Ben is a Professor of History at the University of North Carolina at Chapel Hill. His most recent book, One Day I’ll Work for Myself: The Dream and Delusion that Conquered America (2024), explores how so many Americans came to believe that self-employment was the key to personal fulfillment and national economic growth.

From Classroom to Boardroom: Education in the Entrepreneurial 1980s

This paper draws on my recently published book, One Day I’ll Work for Myself: The Dream and Delusion that Conquered America, to explore the growing prominence of entrepreneurial ideology in American public life during the 1980s. In a decade defined by a roller coaster macro-economy—from the stagflationary crisis that began it to the long, volatile, and unequal bull market that followed—entrepreneurship and its attendant ideology took center stage. The national political conversation increasingly focused on young, dynamic, fast-growing firms that could supplant the “sclerotic” corporate dinosaurs of the post-war. “Bureaucratic” became a biting epithet, not only in corporate circles and in business school seminars, but also among the political activists at the helm of the so-called Reagan Revolution. This paper explores the intellectual and cultural appeal of this new fixation on entrepreneurship in a time of economic funk, from academia to policy circles.

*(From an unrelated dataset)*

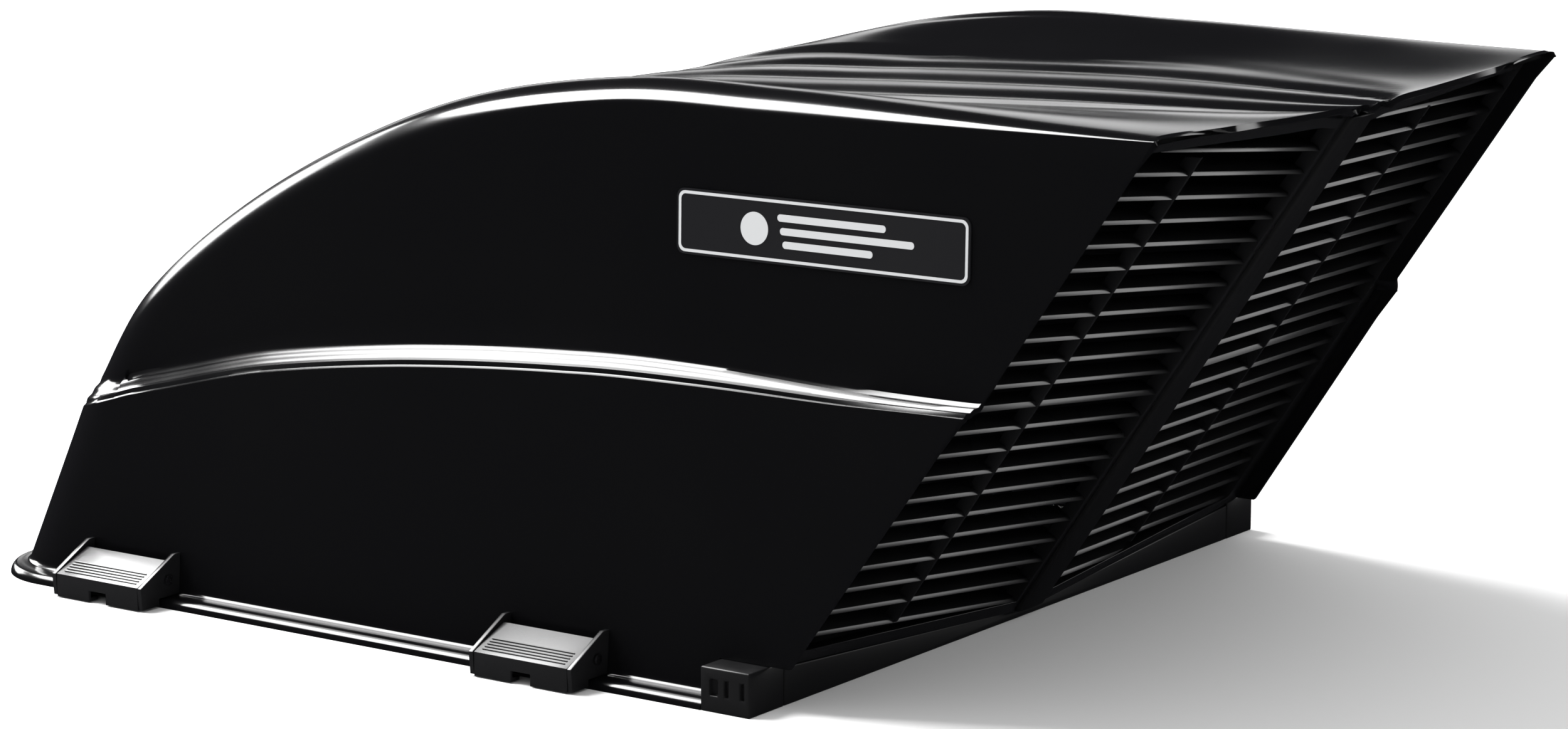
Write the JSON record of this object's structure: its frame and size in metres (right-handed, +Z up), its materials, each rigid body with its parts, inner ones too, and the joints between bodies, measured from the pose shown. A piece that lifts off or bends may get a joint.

In particular, I trace the origins of a new business organization—the American Business Conference—which emerged as a self-styled political champion of high-growth, high-tech “entrepreneurial” companies, for whom it lobbied for lax regulations and lower taxes. It also shows that, despite the inherent appeal of that vision among Reagan conservatives, actually pursuing an “entrepreneurial agenda” proved more vexing than its boosters anticipated.